[Start EXERCISE INPUTS]

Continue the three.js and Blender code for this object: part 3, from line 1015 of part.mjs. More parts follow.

[End EXERCISE INPUTS]
[Start EXERCISE INPUTS]

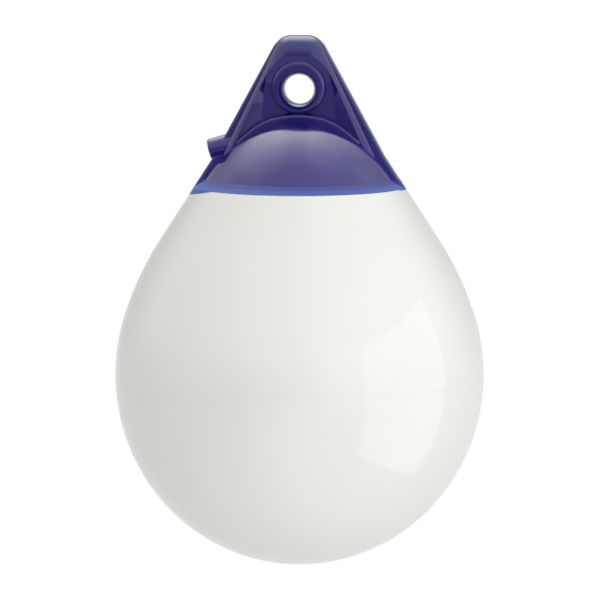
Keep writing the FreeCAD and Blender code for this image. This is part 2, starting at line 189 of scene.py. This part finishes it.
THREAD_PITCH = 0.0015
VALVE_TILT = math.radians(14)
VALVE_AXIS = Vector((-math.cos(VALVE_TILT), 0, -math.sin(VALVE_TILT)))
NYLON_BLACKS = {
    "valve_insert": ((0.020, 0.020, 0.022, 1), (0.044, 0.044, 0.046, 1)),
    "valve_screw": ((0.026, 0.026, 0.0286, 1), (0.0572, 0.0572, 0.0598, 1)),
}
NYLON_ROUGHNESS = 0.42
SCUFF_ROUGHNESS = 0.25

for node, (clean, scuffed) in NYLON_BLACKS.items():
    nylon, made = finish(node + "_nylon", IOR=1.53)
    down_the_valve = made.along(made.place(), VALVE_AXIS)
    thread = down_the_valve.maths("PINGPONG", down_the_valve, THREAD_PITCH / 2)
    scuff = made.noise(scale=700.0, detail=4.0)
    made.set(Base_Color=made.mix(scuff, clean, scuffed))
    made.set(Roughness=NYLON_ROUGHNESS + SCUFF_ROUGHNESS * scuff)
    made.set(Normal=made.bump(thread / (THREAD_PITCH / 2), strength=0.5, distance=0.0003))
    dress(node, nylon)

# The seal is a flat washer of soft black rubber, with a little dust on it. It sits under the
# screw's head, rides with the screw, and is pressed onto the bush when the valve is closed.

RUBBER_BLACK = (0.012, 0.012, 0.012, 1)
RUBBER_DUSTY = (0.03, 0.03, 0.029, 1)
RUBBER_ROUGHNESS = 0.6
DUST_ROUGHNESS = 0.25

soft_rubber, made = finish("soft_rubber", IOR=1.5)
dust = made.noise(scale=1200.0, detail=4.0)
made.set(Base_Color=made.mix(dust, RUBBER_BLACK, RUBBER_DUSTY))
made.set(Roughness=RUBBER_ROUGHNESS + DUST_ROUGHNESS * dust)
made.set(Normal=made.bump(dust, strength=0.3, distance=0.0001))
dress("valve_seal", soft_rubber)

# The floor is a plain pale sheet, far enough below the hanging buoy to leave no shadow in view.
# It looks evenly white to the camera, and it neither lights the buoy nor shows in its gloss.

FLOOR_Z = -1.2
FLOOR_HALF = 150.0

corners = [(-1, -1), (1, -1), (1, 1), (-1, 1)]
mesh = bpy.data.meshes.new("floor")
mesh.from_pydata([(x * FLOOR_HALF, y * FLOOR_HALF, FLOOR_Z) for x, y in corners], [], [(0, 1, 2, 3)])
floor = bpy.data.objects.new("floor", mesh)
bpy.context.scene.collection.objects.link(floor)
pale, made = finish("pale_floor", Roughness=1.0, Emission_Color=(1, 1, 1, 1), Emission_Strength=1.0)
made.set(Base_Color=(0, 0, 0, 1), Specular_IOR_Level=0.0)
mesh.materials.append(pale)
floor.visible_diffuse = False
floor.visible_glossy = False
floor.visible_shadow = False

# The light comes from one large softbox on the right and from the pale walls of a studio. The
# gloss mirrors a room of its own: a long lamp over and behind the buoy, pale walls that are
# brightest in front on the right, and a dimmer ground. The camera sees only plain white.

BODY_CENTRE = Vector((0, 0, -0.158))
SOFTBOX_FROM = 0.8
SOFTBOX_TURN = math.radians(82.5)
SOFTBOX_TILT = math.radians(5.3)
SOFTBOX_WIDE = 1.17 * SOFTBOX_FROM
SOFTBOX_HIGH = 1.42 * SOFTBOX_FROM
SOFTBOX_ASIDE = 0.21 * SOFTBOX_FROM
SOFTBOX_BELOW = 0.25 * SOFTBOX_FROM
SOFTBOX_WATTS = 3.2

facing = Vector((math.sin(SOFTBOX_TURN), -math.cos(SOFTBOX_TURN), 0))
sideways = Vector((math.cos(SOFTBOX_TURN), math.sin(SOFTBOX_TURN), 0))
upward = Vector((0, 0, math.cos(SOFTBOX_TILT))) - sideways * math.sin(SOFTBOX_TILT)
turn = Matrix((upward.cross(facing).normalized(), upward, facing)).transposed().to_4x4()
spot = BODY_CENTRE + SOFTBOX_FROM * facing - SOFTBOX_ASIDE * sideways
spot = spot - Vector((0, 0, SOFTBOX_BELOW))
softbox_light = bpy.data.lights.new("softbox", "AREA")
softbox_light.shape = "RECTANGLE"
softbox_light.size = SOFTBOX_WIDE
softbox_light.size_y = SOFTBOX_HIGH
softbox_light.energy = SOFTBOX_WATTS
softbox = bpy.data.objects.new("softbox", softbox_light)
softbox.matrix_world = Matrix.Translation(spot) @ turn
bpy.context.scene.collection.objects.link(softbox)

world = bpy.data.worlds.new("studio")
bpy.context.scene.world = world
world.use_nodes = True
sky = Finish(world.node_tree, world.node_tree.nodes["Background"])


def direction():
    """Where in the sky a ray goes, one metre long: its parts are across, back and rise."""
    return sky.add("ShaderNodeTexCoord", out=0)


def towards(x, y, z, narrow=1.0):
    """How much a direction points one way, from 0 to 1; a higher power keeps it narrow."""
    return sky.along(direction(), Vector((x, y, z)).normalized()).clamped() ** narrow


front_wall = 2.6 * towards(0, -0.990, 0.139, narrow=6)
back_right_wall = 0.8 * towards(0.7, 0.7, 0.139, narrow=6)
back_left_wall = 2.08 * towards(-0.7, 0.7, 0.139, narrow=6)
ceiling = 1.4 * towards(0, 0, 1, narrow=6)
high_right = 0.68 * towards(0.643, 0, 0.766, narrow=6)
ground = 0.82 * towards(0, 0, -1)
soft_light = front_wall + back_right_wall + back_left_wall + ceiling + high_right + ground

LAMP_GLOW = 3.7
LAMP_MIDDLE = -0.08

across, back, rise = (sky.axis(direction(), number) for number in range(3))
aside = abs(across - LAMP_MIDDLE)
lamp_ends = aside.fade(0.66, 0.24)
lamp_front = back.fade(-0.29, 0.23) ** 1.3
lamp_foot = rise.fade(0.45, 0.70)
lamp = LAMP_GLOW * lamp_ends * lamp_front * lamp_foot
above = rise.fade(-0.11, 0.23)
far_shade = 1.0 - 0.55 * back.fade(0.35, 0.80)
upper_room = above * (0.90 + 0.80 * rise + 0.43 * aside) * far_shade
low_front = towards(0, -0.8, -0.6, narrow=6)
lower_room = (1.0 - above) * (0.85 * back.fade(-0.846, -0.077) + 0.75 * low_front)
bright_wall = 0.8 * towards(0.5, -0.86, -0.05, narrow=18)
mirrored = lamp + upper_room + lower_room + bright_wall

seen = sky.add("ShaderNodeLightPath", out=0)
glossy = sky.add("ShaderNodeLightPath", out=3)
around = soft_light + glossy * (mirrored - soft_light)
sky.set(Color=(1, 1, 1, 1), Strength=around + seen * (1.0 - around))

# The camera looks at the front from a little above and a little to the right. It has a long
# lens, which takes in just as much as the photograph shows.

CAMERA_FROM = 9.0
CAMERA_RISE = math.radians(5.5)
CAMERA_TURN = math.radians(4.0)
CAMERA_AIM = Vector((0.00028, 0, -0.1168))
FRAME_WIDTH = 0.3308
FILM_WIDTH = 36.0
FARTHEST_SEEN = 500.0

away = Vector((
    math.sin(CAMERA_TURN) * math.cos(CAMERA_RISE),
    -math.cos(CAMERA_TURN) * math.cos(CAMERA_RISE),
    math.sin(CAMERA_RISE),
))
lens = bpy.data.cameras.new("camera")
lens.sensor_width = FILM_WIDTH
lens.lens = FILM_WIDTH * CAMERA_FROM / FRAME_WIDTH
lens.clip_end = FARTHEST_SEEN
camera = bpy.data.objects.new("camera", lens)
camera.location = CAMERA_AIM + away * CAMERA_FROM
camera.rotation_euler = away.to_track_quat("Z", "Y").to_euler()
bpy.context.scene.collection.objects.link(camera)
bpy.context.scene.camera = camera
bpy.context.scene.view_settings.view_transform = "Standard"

[End EXERCISE INPUTS]

*PROBLEM DESCRIPTION*: Exact duplication is required for the lines above, from the line that contains "Keep writing the" to the line that contains "# screw's head, rides", inclusive; omit all others.

*PROBLEM SOLUTION*:
Keep writing the FreeCAD and Blender code for this image. This is part 2, starting at line 189 of scene.py. This part finishes it.
THREAD_PITCH = 0.0015
VALVE_TILT = math.radians(14)
VALVE_AXIS = Vector((-math.cos(VALVE_TILT), 0, -math.sin(VALVE_TILT)))
NYLON_BLACKS = {
    "valve_insert": ((0.020, 0.020, 0.022, 1), (0.044, 0.044, 0.046, 1)),
    "valve_screw": ((0.026, 0.026, 0.0286, 1), (0.0572, 0.0572, 0.0598, 1)),
}
NYLON_ROUGHNESS = 0.42
SCUFF_ROUGHNESS = 0.25

for node, (clean, scuffed) in NYLON_BLACKS.items():
    nylon, made = finish(node + "_nylon", IOR=1.53)
    down_the_valve = made.along(made.place(), VALVE_AXIS)
    thread = down_the_valve.maths("PINGPONG", down_the_valve, THREAD_PITCH / 2)
    scuff = made.noise(scale=700.0, detail=4.0)
    made.set(Base_Color=made.mix(scuff, clean, scuffed))
    made.set(Roughness=NYLON_ROUGHNESS + SCUFF_ROUGHNESS * scuff)
    made.set(Normal=made.bump(thread / (THREAD_PITCH / 2), strength=0.5, distance=0.0003))
    dress(node, nylon)

# The seal is a flat washer of soft black rubber, with a little dust on it. It sits under the
# screw's head, rides with the screw, and is pressed onto the bush when the valve is closed.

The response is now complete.